Retravailler les critères de jugement

Mais la pression du ministère serait pour peu dans le choix du jury. Selon Paul Rauci, inspecteur général de l’éducation nationale et président du jury de l’agrégation externe de lettres modernes, la poétesse ne doit pas son intégration à son genre mais « à l’intérêt de son œuvre » : « Nous avons le souci que les genres soient équitablement représentés. ». Mais il s’agit ici de genre littéraire : poésie, théâtre, roman, essai… « Nous veillons aussi à un équilibre des volumes des textes pour que la charge de travail ne soit pas trop considérable », précise-t-il. Et si le roman historique Mémoires d’Hadrien, de Marguerite Yourcenar, était au programme de l’agrégation en 2015, ce n’est pas en raison du sexe de l’écrivain, « mais parce que c’est magnifique ! » ajoute-t-il.

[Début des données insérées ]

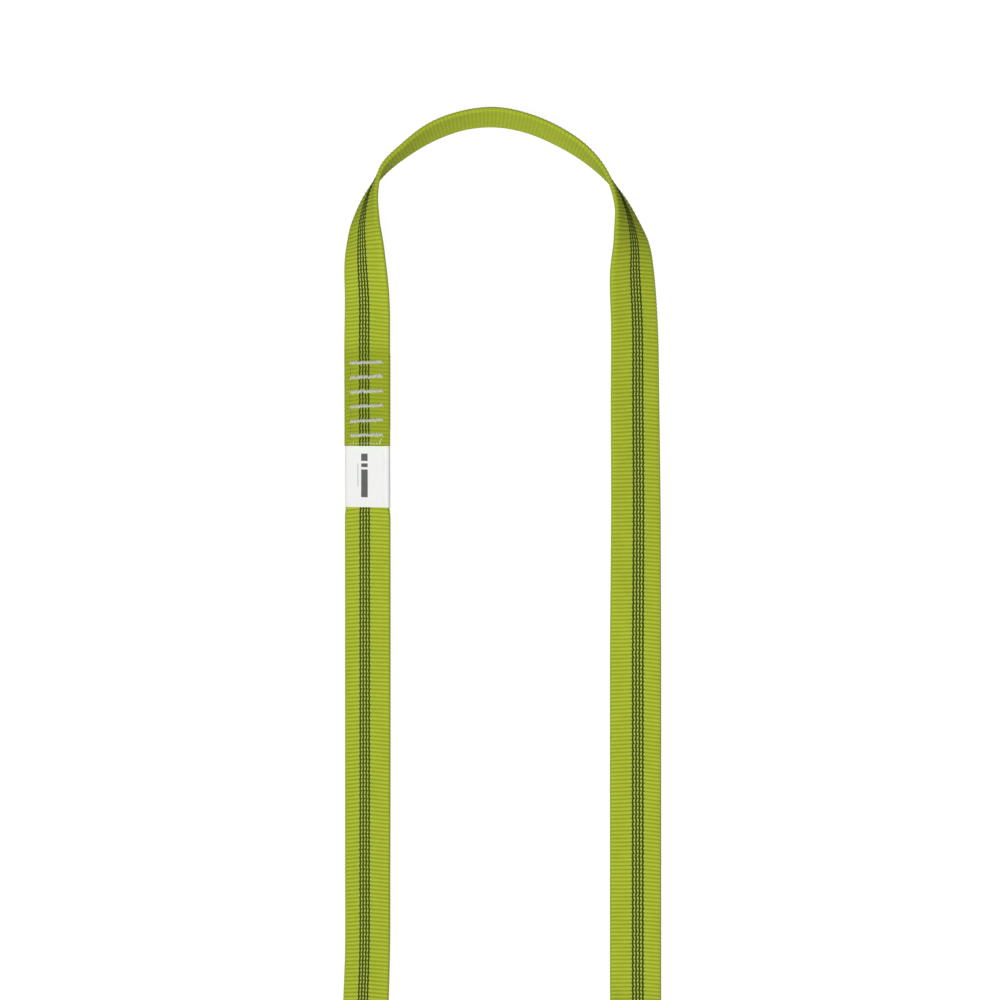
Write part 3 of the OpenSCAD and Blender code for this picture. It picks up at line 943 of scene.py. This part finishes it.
class SLING_OT_bar_tacks(bpy.types.Operator):
    """Sews the bar tacks: needle thread on the front, bobbin thread on the back"""

    bl_idname = "sling.bar_tacks"
    bl_label = "Bar tacks"

    def execute(self, context):
        scene = context.scene
        line, colours = WebLine(scene), scene.sling_colours
        needle = thread_material("needle_thread", colours.needle, SEWING_TWIST, 0.5, groove_shade=0.42, fleck=0.6)
        bobbin = thread_material("bobbin_thread", colours.bobbin, SEWING_TWIST, 0.5, groove_shade=0.62)
        looks = {"needle": (needle, front_face(line), 1), "bobbin": (bobbin, back_face(line), -1)}
        for number in range(1, line.seam.tack_count + 1):
            at = line.seam.tack_start + (number - 1) * line.seam.tack_pitch
            for kind, (material, face, side) in looks.items():
                seed = 10 * number + side
                add_thread(
                    f"bar_tack_{number}_{kind}",
                    bar_tack(line, at, face, side, seed),
                    f"bar_tack_{number}_{kind}_thread",
                    material,
                )
        return {"FINISHED"}


ROW_AT = 1.5 * MM
ROW_PITCH = 1.7 * MM
ROW_SHORT = 0.3
ROW_BULGE = 0.15 * MM
ROW_DIP = -0.4 * MM
ROW_SUNK = 0.3 * MM
TAIL_POINTS = 16


class SLING_OT_end_row(bpy.types.Operator):
    """Sews the row of small stitches that holds the front ply's end and the label's top"""

    bl_idname = "sling.end_row"
    bl_label = "End row"

    def execute(self, context):
        scene = context.scene
        line = WebLine(scene)
        seam, label = line.seam, scene.label_sizes
        label_back = back_face(line) - LABEL_SIDE_CLEAR - label.thickness
        thread = seam.thread * 0.9
        half = seam.tack_length / 2 - thread / 2
        count = 2 * round(2 * half / ROW_PITCH)
        for kind, face, side in (("needle", front_face(line), 1), ("bobbin", label_back, -1)):
            random = np.random.default_rng(70 + side)
            pair = np.arange(count + 1) // 2 + ROW_SHORT * (np.arange(count + 1) % 2)
            u = half * (4 * pair / count - 1) + random.normal(0, 0.05 * MM, count + 1)
            s = ROW_AT + 0.12 * MM * np.where(np.arange(count + 1) % 2 == 0, -1, 1)
            s = s + random.normal(0, 0.06 * MM, count + 1)
            sunk = ROW_SUNK * ease((-u[:-1] - 1 * MM) / (5 * MM))
            bulge = np.where(np.arange(count) % 2 == 0, ROW_BULGE - sunk, ROW_DIP)
            u, s, height = stitch_path(u, s, STITCH_DEPTH, bulge)
            grids = [sewn_thread(line, u + line.seam_shift, s, height, face, side, thread, "along")]
            if side > 0:
                grids.append(end_row_tail(line, face, thread, half))
            add_thread(
                f"end_row_{kind}",
                grids,
                f"end_row_{kind}_thread",
                bpy.data.materials[f"{kind}_thread"],
            )
        return {"FINISHED"}


def end_row_tail(line, face, thread, half):
    """Thread that runs slanting from the row's end to the first bar tack."""
    t = np.linspace(0, 1, TAIL_POINTS)
    u = half - 1.6 * MM + 1.2 * MM * t
    s = ROW_AT - 0.3 * MM + (line.seam.tack_start - ROW_AT - 1.1 * MM) * t
    height = -0.2 * MM + 0.33 * MM * np.sin(np.pi * t) ** 0.5
    return sewn_thread(line, u + line.seam_shift, s, height, face, 1, thread * 0.5, "across")


JUMP_INSET = 0.6 * MM
JUMP_THREAD = 0.26 * MM
JUMP_POINTS = 24
JUMP_HUMP = 0.05 * MM
JUMP_SINK = 0.12 * MM


class SLING_OT_jump_threads(bpy.types.Operator):
    """Lays the thread carried from each bar tack to the next"""

    bl_idname = "sling.jump_threads"
    bl_label = "Jump threads"

    def execute(self, context):
        scene = context.scene
        line = WebLine(scene)
        seam = line.seam
        random = np.random.default_rng(5)
        grids = []
        for number in range(1, seam.tack_count + 1):
            to = seam.tack_start + (number - 1) * seam.tack_pitch - 0.3 * MM
            start = ROW_AT if number == 1 else to - seam.tack_pitch + 0.6 * MM
            t = np.linspace(0, 1, JUMP_POINTS)
            sway = random.normal(0, 0.14 * MM) * np.sin(np.pi * t)
            sway = sway + random.normal(0, 0.05 * MM) * np.sin(3 * np.pi * t)
            u = line.seam_shift - seam.tack_length / 2 + JUMP_INSET + sway
            s = start + (to - start) * t
            height = JUMP_HUMP * np.sin(np.pi * t) - JUMP_SINK
            grids.append(sewn_thread(line, u, s, height, front_face(line), 1, JUMP_THREAD, "across"))
        # Painted shade: this dark olive colour stands for the shade on the sunk thread.
        carried = scene.sling_colours.carried
        material = thread_material("shaded_carried_thread", carried, SEWING_TWIST, 0.6, gloss=0.1)
        add_thread("jump_threads_laid", grids, "jump_threads", material)
        return {"FINISHED"}


# ---- Label --------------------------------------------------------------------------------

LABEL_FRONT_CLEAR = 0.17 * MM
LABEL_SIDE_CLEAR = 0.05 * MM
LABEL_RING_GAP = 0.5 * MM
LABEL_FREE = 6 * MM
LABEL_RIPPLE = 0.05 * MM
LABEL_FLARE = 0.08 * MM
LABEL_FLARE_LENGTH = 3 * MM


def label_levels(line):
    """Heights of the label's inner faces over the back ply's middle: front, then back."""
    half = line.web.thickness / 2
    return half + LABEL_FRONT_CLEAR, -half - LABEL_SIDE_CLEAR


def label_ring(line, grow):
    """The sleeve's outline, grown outwards: (u, v, side)."""
    front, back = label_levels(line)
    high, low = front + grow, back - grow
    u, v, _, out_v = oval(line.web.width - line.label.squeeze + 2 * LABEL_SIDE_CLEAR + 2 * grow, high - low)
    return u, v + (high + low) / 2, out_v


class SLING_OT_label(bpy.types.Operator):
    """Wraps the label round the back ply, with its top tucked between the plies"""

    bl_idname = "sling.label"
    bl_label = "Label"

    def execute(self, context):
        scene = context.scene
        line, label = WebLine(scene), scene.label_sizes
        start, end = line.label_from, line.label_to
        rings = round((end - start) / LABEL_RING_GAP) + 1
        s = np.linspace(start, end, rings)[:, None]
        grids, weaves = [], []
        for grow in (label.thickness, 0.0):
            u, v, side = label_ring(line, grow)
            free = ease((line.length - s) / LABEL_FREE)
            ripple = LABEL_RIPPLE * np.sin(u / (3.1 * MM) + s / (5.3 * MM)) * free
            flare = LABEL_FLARE * ease((start + LABEL_FLARE_LENGTH - s) / LABEL_FLARE_LENGTH)
            v = v + (ripple + flare) * np.sign(side) * (np.abs(side) > 0.5)
            grids.append(line.place(u[None] + 0 * s, s + 0 * u, v))
            weaves.append(np.stack(np.broadcast_arrays(u / MM, (s - start) / MM, side), axis=-1))
        piece = add_piece(
            "label_sleeve",
            np.concatenate([grid.reshape(-1, 3) for grid in grids]),
            sleeve_faces(rings, rings, len(u)),
            {"weave": np.concatenate([weave.reshape(-1, 3) for weave in weaves])},
            ["label"],
            label_material(scene),
        )
        return {"FINISHED"}


LABEL_STITCH_PITCH = 1.1 * MM
LABEL_STITCH_INSET = 2.6 * MM
LABEL_STITCH_THREAD = 0.35 * MM
LABEL_STITCH_DEPTH = 0.25 * MM
LABEL_TWIST = 9.0


class SLING_OT_label_stitches(bpy.types.Operator):
    """Sews the short stitches that close the label along the web's upper edge"""

    bl_idname = "sling.label_stitches"
    bl_label = "Label stitches"

    def execute(self, context):
        scene = context.scene
        line, label = WebLine(scene), scene.label_sizes
        start = line.label_from
        count = int((label.length - LABEL_STITCH_PITCH) / LABEL_STITCH_PITCH)
        corners = start + LABEL_STITCH_PITCH * 0.5 + LABEL_STITCH_PITCH / 2 * np.arange(2 * count + 1)
        random = np.random.default_rng(9)
        u = line.web.width / 2 - LABEL_STITCH_INSET + random.normal(0, 0.04 * MM, len(corners))
        bulge = np.where(np.arange(len(corners) - 1) % 2 == 0, 0.12 * MM, -0.2 * MM)
        path = stitch_path(u, corners, LABEL_STITCH_DEPTH, bulge)
        front, _ = label_levels(line)
        grid = sewn_thread(line, *path, front + label.thickness, 1, LABEL_STITCH_THREAD, "across")
        material = thread_material("label_thread", scene.sling_colours.label, LABEL_TWIST, 0.5, groove_shade=0.8)
        add_thread("label_edge_thread", [grid], "label_edge_stitches", material)
        return {"FINISHED"}


# ---- Stage --------------------------------------------------------------------------------


class StageSettings(bpy.types.PropertyGroup):
    """Camera, lights and floor."""

    camera_height: size("Camera height", "Height of the camera over the table", 1.5)
    camera_x: size("Camera X", "Place of the camera across the legs", -0.0009)
    camera_y: size("Camera Y", "Place of the camera along the legs", 0.0786)
    lens: bpy.props.FloatProperty(
        name="Lens", description="Focal length for a sensor 36 mm wide", default=111.0, unit="CAMERA"
    )
    key_power: bpy.props.FloatProperty(
        name="Key light", description="Strength of the main light", default=2.95
    )
    sky: bpy.props.FloatProperty(
        name="Sky light", description="Strength of the light from all round", default=0.12
    )


FLOOR_HALF = 3.0
FLOOR_GREY = 0.6
FLOOR_GLOW = 1.1
FLOOR_WHITE = 0.88
SENSOR_WIDTH = 36
KEY_SPREAD = 35
KEY_TURN = (19, -11, 0)


def seen_directly(n):
    """1 for rays that come from the camera or through a mirror or glass."""
    path = n.add("ShaderNodeLightPath").outputs
    return n.larger(path["Is Camera Ray"], n.larger(path["Is Glossy Ray"], path["Is Transmission Ray"]))


def white_to_camera(n, shaded, amount):
    """Mixes a shader with plain white light for rays that see it directly."""
    glow = n.add("ShaderNodeEmission")
    glow.inputs["Strength"].default_value = FLOOR_GLOW
    mixed = n.add("ShaderNodeMixShader")
    n.feed(mixed.inputs[0], n.times(seen_directly(n), amount))
    n.feed(mixed.inputs[1], shaded)
    n.feed(mixed.inputs[2], glow.outputs[0])
    return mixed.outputs[0]


class SLING_OT_stage(bpy.types.Operator):
    """Sets up the camera, the lights and a plain pale floor"""

    bl_idname = "sling.stage"
    bl_label = "Stage"

    def execute(self, context):
        scene = context.scene
        stage = scene.sling_stage
        data = bpy.data.cameras.new("camera")
        data.lens = stage.lens
        data.sensor_width = SENSOR_WIDTH
        camera = bpy.data.objects.new("camera", data)
        camera.location = (stage.camera_x, stage.camera_y, stage.camera_height)
        scene.collection.objects.link(camera)
        scene.camera = camera
        scene.view_settings.view_transform = "Standard"

        key_data = bpy.data.lights.new("key", "SUN")
        key_data.energy = stage.key_power
        key_data.angle = math.radians(KEY_SPREAD)
        key = bpy.data.objects.new("key", key_data)
        key.rotation_euler = [math.radians(turn) for turn in KEY_TURN]
        scene.collection.objects.link(key)

        world = bpy.data.worlds.new("room")
        world.use_nodes = True
        n = Nodes(world.node_tree)
        background = world.node_tree.nodes["Background"]
        background.inputs["Color"].default_value = (1, 1, 1, 1)
        background.inputs["Strength"].default_value = stage.sky
        white = n.add("ShaderNodeBackground")
        white.inputs["Strength"].default_value = 1.0
        mixed = n.add("ShaderNodeMixShader")
        n.feed(mixed.inputs[0], seen_directly(n))
        n.feed(mixed.inputs[1], background.outputs[0])
        n.feed(mixed.inputs[2], white.outputs[0])
        n.feed(world.node_tree.nodes["World Output"].inputs[0], mixed.outputs[0])
        scene.world = world

        half = FLOOR_HALF
        mesh = bpy.data.meshes.new("floor")
        mesh.from_pydata(
            [(-half, -half, 0), (half, -half, 0), (half, half, 0), (-half, half, 0)], [], [(0, 1, 2, 3)]
        )
        material = bpy.data.materials.new("pale_floor")
        material.use_nodes = True
        n = Nodes(material.node_tree)
        plain = material.node_tree.nodes["Principled BSDF"]
        plain.inputs["Base Color"].default_value = opaque([FLOOR_GREY] * 3)
        plain.inputs["Roughness"].default_value = 0.9
        plain.inputs["Specular IOR Level"].default_value = 0.0
        output = material.node_tree.nodes["Material Output"]
        n.feed(output.inputs[0], white_to_camera(n, plain.outputs[0], FLOOR_WHITE))
        mesh.materials.append(material)
        floor = bpy.data.objects.new("floor", mesh)
        scene.collection.objects.link(floor)
        return {"FINISHED"}


# ---- Panel and registration ---------------------------------------------------------------

OPERATORS = (
    SLING_OT_stage,
    SLING_OT_webbing,
    SLING_OT_marker_threads,
    SLING_OT_bar_tacks,
    SLING_OT_end_row,
    SLING_OT_jump_threads,
    SLING_OT_label,
    SLING_OT_label_stitches,
)
SETTINGS = {
    "sling_sizes": SlingSizes,
    "webbing_sizes": WebbingSizes,
    "seam_sizes": SeamSizes,
    "label_sizes": LabelSizes,
    "sling_colours": SlingColours,
    "sling_stage": StageSettings,
}


class SLING_PT_panel(bpy.types.Panel):
    """Lists the settings and the pieces"""

    bl_idname = "SLING_PT_panel"
    bl_label = "Sling"
    bl_space_type = "VIEW_3D"
    bl_region_type = "UI"
    bl_category = "Sling"

    def draw(self, context):
        for name, group in SETTINGS.items():
            box = self.layout.box()
            settings = getattr(context.scene, name)
            for setting in group.__annotations__:
                box.prop(settings, setting)
        for operator in OPERATORS:
            self.layout.operator(operator.bl_idname)


def register():
    for group in SETTINGS.values():
        bpy.utils.register_class(group)
    for name, group in SETTINGS.items():
        setattr(bpy.types.Scene, name, bpy.props.PointerProperty(type=group))
    for operator in OPERATORS:
        bpy.utils.register_class(operator)
    bpy.utils.register_class(SLING_PT_panel)


def unregister():
    bpy.utils.unregister_class(SLING_PT_panel)
    for operator in reversed(OPERATORS):
        bpy.utils.unregister_class(operator)
    for name in SETTINGS:
        delattr(bpy.types.Scene, name)
    for group in SETTINGS.values():
        bpy.utils.unregister_class(group)


def main():
    register()
    bpy.ops.sling.stage()
    bpy.ops.sling.webbing()
    bpy.ops.sling.marker_threads()
    bpy.ops.sling.bar_tacks()
    bpy.ops.sling.end_row()
    bpy.ops.sling.jump_threads()
    bpy.ops.sling.label()
    bpy.ops.sling.label_stitches()


if __name__ == "__main__":
    main()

Faut-il, comme le demandent les signataires de la pétition, donner un coup de pouce aux autrices dans les programmes de l’agrégation ? « La lutte pour l’égalité des sexes peut passer par cet élément symbolique. Il y a peu de femmes qui font partie du canon », reconnaît Paul Rauci. Les critères de jugement qui intègrent une œuvre dans le panthéon de la littérature française peuvent être « retravaillés ». C’est bien l’objectif de cette pétition.